The clinical importance of heat of polymerization depends on the health of the gingival tissues in direct contact with the exothermic release and their susceptibility to inflammation;12 traumatized and irradiated tissues as well as tissues in some medically compromised and elderly patients might be highly vulnerable to thermal irritations.12 Nevertheless, in clinical conditions, the temperature increase caused by exothermic reaction of pre-heated self-cure composites is short in duration and is rapidly attenuated by the surrounding soft tissues to endurable levels;10, 25 as only 0.8℃ and 1.8℃ temperature increases have been observed after placement of 60℃ and 68℃ heated composites, respectively, while light curing the same materials could increase the temperature up to 6℃, which was still tolerable by the tissues.10, 25 As well, the thickness of composite and residual dentin may lower the temperature rise in adjacent tissues,10, 22 so the absence of direct contact with adjacent soft tissue almost guarantees safe practice.
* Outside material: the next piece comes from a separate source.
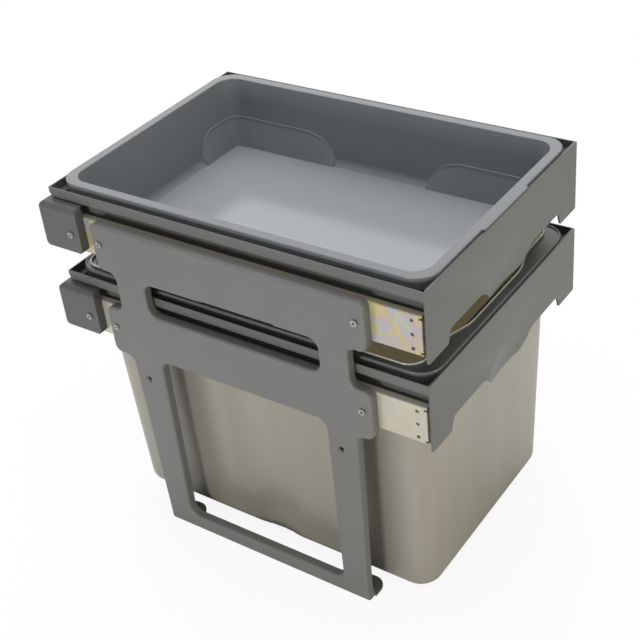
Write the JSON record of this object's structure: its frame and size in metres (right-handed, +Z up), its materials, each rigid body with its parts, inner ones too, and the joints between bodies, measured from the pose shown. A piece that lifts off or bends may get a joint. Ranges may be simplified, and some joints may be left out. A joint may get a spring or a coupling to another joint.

Also instead of preheating, the adhesive systems can be taken out of refrigerator and be exposed to room temperature for at least 20 min before they are used, to reach efficacious polymerization rates; and this post-refrigeration period should be longer for materials containing fillers.8

In this study, CM released heat during its polymerization twice as much as did the conventional composite (KD). Therefore, unless further clinical studies verify its safe temperature rise and so thermal biocompatibility to previously-irritated tissues, using it in direct contact with recently injured adjacent soft tissues should be approached with caution; also preheating Core Max II should be avoided in such conditions, especially considering the finding that there were no significant differences between its polymerization at 60℃ and 37℃, which could as well enhance the polymerization considerably. Preheating KD, however, might be advantageous; as 60℃ was the only temperature causing heat flows significantly higher than the baseline. Optimum preheating times might vary based on material compositions (e.g., filler ratios) and heating units used.8, 9 Few available works in this regard have demonstrated that 11 minutes of preheating might suffice to elevate composite temperature from about 4℃ to 60℃.9 After removing from the device, the clinician has little time to apply the warmed composite since it rapidly loses temperature (50% within 2 minutes and 90% within 5 minutes).9 Finally, it should be noted that while using light-cure composites, clinicians should rely on appropriate light-curing durations rather than depending on preheating.26

Core Max II showed a much more efficient polymerization capacity; therefore its usage seems to be advantageous over conventional composite. Preheating to 60℃ should be cautioned when the soft tissue is irritated, because of lack of any considerable positive effect on polymerization compared to body temperature as well as odds of imposing harm to soft tissue. Further clinical studies are warranted to assess the latter.

The King Dental composite produced much less heat during polymerization, and showed less efficient polymerization. Warming it to 60℃ is recommended to increase its physico-mechanical properties.

Refrigeration might disrupt composite characteristics. Refrigerated composites should be warmed to (at least) room temperature before application.